O pé dói e o ônibus para à minha frente. É sorte, já que normalmente preciso andar alguns metros à frente para conseguir entrar. Na catraca, vejo uma multidão de passageiros parados e bloqueando o caminho. Fico na ponta dos pés e noto o fundo quase vazio. Há espaço para mais gente e, embora meu ponto de descida esteja próximo, libero o caminho e vou para trás.
Alguns minutos depois e o ônibus enche. A porta de saída é aquela ali, bloqueada por pessoas afobadas.
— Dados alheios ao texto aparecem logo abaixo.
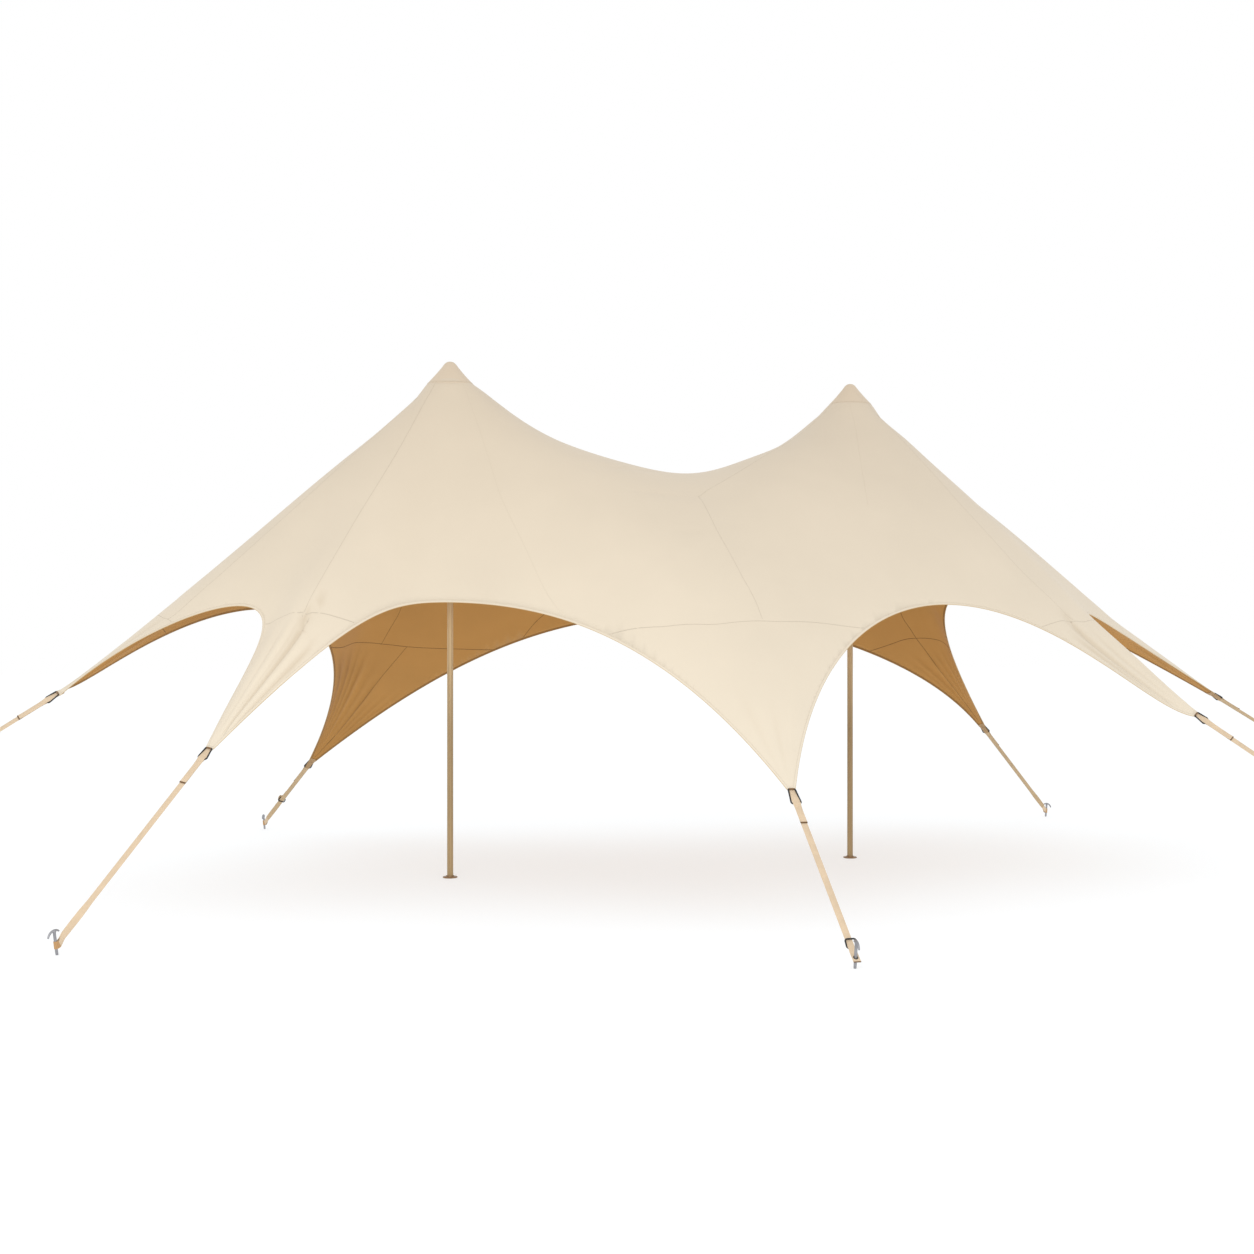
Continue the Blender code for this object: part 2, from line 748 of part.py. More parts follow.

Conforme meu ponto se aproxima, eu me preparo para descer. O sinal é dado e, quando vou sair, as pessoas não se movem. Sim, aqueles que bloquearam o corredor, impedindo que mais passageiros passassem, bloqueiam também a saída. Eu poderia passar pedindo licença, com a voz melosa e dizendo "desculpa" para cada pança alheia apertada e pé pisado, mas apenas aviso que vou descer e empurro para sair.
Com muita raiva, mas me segurando, finalmente desço dali e sinto um agradável frio noturno. Já na calçada, ouço um sujeito reclamando do jeito que passei para sair, e imediatamente olho para a cara dele e respondo:
- Se não vai descer, não fica na porta! - e mostro a língua em sinal de deboche.
Ele continua falando e eu saio andando. Como se não bastasse a resposta gritada e a língua mostrada, ainda mostro o dedo do meio, sem olhar para trás.
A sensação é de alívio em poder desabafar ali, na frente daquele idiota. Eu sei que nem ele nem qualquer outro passageiro que me ouviu - e viu - vai realmente entender que quem atrapalha o caminho leva empurrão. Talvez tenham me chamado de "vadia" e "sem educação", mas eu não escutei. E não me importo. Só sei que cheguei mais leve em casa e com o pé menos dolorido. Foi bom, até ficar paranoica e imaginar pegando o mesmo ônibus com aquele cara e ele me reconhecer.
Então, se um dia eu desaparecer, a culpa pode ser do homem que me ouviu gritar, mostrar a língua e o dedo do meio.